— START OF Material supplied —

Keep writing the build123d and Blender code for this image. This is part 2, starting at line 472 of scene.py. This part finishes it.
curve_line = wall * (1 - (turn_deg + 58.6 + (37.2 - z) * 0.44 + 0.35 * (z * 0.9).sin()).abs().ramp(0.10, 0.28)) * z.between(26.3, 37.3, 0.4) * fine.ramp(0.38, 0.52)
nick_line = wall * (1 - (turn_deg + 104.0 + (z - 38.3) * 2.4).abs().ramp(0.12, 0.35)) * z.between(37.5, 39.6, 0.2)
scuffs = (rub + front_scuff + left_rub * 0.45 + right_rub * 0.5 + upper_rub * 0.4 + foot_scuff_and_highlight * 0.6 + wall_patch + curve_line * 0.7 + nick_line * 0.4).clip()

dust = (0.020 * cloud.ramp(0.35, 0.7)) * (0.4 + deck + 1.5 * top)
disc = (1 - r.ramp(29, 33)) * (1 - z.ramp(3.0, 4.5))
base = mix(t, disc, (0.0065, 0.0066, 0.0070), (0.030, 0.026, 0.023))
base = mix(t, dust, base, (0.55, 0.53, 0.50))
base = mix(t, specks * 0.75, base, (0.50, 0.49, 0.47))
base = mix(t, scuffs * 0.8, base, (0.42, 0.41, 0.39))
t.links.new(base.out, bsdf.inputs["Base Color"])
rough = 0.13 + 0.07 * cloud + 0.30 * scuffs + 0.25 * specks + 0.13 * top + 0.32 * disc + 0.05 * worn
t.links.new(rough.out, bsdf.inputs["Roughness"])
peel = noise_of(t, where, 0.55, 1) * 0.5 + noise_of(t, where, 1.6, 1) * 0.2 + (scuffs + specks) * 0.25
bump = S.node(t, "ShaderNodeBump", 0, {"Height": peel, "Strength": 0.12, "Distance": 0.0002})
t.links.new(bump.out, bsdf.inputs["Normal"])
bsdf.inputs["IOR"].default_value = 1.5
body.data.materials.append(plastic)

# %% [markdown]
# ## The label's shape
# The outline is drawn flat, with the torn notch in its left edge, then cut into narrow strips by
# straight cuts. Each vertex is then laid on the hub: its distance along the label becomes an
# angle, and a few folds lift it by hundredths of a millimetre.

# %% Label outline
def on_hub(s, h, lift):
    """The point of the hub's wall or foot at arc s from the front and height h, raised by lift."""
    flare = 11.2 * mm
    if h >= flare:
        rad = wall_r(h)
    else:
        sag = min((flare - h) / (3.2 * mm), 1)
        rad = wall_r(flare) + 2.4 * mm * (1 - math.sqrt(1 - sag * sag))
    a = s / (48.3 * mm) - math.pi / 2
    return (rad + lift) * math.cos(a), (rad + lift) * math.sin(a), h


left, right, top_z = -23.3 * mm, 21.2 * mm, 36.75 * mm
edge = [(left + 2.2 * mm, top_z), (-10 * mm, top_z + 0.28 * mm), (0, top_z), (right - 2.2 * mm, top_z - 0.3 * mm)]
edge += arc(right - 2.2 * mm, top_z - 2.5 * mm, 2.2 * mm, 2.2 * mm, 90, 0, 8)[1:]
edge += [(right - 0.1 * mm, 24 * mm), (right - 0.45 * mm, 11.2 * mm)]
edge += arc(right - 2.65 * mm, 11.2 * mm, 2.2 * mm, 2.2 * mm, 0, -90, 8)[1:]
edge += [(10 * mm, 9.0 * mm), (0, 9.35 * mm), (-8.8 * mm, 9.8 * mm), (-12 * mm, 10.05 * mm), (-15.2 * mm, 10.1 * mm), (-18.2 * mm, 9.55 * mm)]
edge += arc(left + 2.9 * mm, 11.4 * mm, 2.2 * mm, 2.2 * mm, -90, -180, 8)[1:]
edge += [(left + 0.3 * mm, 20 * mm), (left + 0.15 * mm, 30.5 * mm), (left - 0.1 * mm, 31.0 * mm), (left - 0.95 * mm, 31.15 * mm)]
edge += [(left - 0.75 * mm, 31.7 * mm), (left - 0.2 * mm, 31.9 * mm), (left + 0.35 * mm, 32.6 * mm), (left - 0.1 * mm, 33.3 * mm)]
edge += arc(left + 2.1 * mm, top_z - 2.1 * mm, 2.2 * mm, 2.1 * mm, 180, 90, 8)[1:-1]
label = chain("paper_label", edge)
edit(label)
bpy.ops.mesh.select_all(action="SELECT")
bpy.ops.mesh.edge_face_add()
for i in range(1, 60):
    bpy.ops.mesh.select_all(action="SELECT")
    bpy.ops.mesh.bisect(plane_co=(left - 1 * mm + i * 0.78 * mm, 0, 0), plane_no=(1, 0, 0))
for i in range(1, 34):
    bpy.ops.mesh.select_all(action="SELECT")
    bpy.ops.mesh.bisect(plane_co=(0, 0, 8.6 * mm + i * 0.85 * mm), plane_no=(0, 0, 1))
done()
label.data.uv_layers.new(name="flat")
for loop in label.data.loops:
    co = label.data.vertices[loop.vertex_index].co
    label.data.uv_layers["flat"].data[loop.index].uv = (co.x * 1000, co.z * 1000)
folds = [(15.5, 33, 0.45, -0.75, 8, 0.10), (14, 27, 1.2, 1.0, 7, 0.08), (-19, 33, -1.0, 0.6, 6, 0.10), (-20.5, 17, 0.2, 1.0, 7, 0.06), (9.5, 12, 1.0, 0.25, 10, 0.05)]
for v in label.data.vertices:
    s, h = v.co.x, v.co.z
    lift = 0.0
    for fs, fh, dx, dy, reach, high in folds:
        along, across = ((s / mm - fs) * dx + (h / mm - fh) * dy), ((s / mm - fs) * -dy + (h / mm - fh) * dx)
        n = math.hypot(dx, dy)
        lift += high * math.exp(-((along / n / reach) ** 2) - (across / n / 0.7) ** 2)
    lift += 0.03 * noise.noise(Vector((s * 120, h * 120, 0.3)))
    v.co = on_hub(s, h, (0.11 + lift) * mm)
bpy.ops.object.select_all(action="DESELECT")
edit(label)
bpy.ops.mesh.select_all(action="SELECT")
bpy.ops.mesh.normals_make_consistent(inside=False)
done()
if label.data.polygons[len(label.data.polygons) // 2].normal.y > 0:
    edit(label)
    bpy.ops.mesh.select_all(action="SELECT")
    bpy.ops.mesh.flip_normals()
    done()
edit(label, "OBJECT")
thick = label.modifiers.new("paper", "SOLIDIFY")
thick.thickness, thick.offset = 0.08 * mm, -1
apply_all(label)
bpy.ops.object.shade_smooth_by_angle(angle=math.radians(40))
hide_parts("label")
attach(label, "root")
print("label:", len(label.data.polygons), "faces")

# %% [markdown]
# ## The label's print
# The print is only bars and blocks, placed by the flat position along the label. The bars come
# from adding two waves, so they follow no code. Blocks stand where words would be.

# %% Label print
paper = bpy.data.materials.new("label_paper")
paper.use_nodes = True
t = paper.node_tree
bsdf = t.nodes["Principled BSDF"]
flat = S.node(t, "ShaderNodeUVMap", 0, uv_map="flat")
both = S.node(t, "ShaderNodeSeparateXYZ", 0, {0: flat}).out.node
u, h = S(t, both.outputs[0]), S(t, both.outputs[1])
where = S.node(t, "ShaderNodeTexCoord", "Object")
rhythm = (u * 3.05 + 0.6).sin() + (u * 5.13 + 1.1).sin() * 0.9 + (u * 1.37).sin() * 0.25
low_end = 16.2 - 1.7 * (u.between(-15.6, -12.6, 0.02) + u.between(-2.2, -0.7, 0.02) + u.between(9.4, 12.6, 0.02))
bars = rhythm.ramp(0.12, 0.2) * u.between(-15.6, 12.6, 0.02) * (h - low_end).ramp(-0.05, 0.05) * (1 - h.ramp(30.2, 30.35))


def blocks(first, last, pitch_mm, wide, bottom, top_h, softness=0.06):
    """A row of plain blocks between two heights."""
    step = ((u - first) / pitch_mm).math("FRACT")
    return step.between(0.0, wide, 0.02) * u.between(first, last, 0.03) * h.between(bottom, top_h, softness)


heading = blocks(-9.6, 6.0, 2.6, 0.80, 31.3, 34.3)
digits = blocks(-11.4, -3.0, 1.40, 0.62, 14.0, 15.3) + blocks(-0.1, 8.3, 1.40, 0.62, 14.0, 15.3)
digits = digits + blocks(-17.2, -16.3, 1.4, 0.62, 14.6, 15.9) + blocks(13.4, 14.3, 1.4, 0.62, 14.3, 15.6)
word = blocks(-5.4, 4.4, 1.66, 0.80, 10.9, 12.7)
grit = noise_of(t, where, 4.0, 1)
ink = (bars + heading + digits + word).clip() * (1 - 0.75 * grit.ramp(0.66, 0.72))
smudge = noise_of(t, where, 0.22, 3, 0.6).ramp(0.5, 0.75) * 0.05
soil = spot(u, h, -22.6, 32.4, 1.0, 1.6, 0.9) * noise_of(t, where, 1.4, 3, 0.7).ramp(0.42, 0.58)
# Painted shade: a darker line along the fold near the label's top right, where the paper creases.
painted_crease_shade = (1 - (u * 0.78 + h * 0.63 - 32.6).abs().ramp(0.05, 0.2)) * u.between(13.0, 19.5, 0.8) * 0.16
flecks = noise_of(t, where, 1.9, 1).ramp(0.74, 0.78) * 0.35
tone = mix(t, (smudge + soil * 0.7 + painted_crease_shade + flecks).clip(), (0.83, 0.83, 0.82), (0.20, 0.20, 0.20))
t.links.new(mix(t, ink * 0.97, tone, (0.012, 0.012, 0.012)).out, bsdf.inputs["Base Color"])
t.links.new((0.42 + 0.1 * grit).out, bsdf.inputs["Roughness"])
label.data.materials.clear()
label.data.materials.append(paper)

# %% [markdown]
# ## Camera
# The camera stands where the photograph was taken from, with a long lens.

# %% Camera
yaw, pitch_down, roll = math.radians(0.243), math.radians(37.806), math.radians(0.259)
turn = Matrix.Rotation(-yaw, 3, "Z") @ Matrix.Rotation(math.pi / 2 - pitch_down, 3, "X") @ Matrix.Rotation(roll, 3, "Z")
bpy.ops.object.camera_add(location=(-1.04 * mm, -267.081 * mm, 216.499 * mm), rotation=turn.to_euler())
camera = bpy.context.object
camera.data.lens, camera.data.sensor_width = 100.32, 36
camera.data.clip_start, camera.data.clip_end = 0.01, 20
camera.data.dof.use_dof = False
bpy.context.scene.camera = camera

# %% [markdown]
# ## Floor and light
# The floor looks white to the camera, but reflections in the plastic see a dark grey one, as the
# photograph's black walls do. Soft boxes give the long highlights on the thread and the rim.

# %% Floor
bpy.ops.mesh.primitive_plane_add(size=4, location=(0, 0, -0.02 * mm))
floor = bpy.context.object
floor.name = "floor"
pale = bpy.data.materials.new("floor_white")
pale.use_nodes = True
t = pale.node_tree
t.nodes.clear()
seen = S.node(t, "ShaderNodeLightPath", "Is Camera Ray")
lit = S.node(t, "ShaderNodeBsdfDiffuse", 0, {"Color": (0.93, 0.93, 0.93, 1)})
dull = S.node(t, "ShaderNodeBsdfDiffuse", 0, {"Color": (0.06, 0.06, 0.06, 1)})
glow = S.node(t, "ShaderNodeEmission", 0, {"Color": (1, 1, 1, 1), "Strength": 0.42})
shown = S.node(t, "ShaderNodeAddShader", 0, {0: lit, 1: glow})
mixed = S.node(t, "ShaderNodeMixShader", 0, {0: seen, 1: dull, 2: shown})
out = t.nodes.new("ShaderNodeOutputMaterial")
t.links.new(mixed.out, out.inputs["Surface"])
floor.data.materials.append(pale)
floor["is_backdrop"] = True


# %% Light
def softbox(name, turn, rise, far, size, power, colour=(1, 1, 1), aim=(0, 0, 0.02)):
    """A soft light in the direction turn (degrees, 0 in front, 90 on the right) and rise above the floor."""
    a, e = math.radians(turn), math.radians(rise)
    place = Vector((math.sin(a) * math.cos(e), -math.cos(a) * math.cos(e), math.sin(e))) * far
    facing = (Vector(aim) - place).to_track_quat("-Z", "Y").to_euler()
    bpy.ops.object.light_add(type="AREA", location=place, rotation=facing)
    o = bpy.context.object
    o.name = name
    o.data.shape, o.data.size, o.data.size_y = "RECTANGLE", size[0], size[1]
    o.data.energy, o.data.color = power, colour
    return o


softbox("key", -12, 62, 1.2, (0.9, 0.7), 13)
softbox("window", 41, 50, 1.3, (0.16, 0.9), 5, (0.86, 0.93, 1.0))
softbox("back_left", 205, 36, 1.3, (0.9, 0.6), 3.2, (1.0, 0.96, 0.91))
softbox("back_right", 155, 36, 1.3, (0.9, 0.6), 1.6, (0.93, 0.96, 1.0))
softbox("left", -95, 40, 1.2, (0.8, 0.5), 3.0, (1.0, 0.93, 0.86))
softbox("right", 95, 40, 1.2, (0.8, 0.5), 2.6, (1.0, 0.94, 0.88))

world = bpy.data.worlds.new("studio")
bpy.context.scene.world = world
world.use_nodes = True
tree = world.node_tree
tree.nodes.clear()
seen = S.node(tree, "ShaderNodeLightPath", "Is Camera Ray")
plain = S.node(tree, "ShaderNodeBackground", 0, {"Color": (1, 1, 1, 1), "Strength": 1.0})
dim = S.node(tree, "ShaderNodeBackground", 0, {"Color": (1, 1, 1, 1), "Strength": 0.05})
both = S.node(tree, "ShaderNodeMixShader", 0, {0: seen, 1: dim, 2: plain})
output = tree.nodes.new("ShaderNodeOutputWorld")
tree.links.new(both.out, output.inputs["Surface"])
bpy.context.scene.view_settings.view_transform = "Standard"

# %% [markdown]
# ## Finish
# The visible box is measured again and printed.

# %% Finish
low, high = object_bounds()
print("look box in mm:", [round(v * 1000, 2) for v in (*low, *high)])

— END OF Material supplied —
— START OF Material supplied —

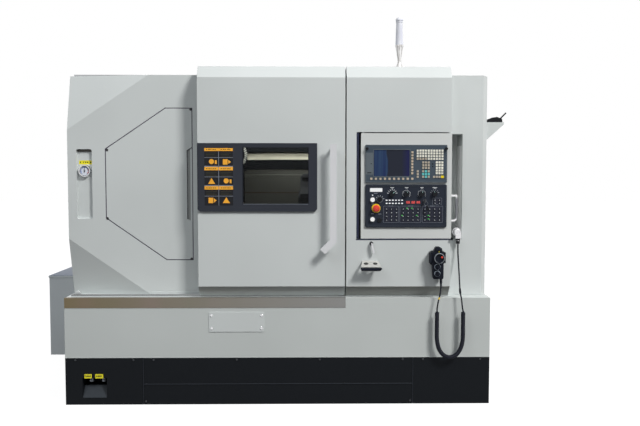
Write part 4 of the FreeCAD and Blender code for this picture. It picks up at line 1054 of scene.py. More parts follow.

— END OF Material supplied —
— START OF Material supplied —

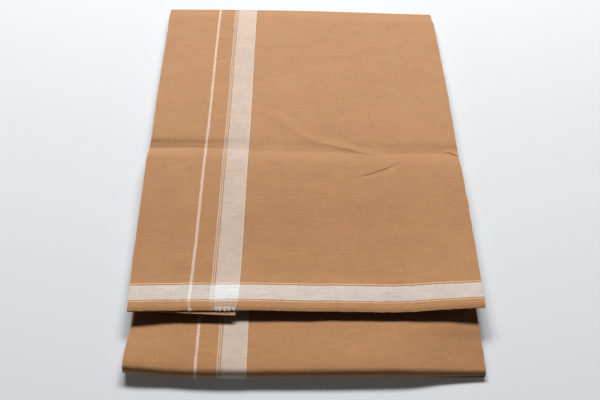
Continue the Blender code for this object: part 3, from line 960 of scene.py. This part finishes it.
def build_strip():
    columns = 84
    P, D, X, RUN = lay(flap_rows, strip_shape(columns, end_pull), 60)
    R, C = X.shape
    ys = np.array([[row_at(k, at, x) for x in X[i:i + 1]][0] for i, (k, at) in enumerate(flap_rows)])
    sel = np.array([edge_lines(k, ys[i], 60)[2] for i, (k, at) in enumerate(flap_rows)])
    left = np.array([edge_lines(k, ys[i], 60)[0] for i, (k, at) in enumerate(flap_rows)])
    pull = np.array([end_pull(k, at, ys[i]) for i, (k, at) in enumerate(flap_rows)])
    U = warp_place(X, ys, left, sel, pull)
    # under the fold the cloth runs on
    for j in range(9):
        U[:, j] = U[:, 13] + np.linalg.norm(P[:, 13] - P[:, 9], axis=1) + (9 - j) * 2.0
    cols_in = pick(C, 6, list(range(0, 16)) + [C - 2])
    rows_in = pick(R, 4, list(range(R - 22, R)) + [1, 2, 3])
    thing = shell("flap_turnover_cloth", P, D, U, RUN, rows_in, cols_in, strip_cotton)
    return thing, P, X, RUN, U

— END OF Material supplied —

* [What the task requires]:
Return each line where "this" shows up.

* [Exercise result]:
Keep writing the build123d and Blender code for this image. This is part 2, starting at line 472 of scene.py. This part finishes it.
Write part 4 of the FreeCAD and Blender code for this picture. It picks up at line 1054 of scene.py. More parts follow.
Continue the Blender code for this object: part 3, from line 960 of scene.py. This part finishes it.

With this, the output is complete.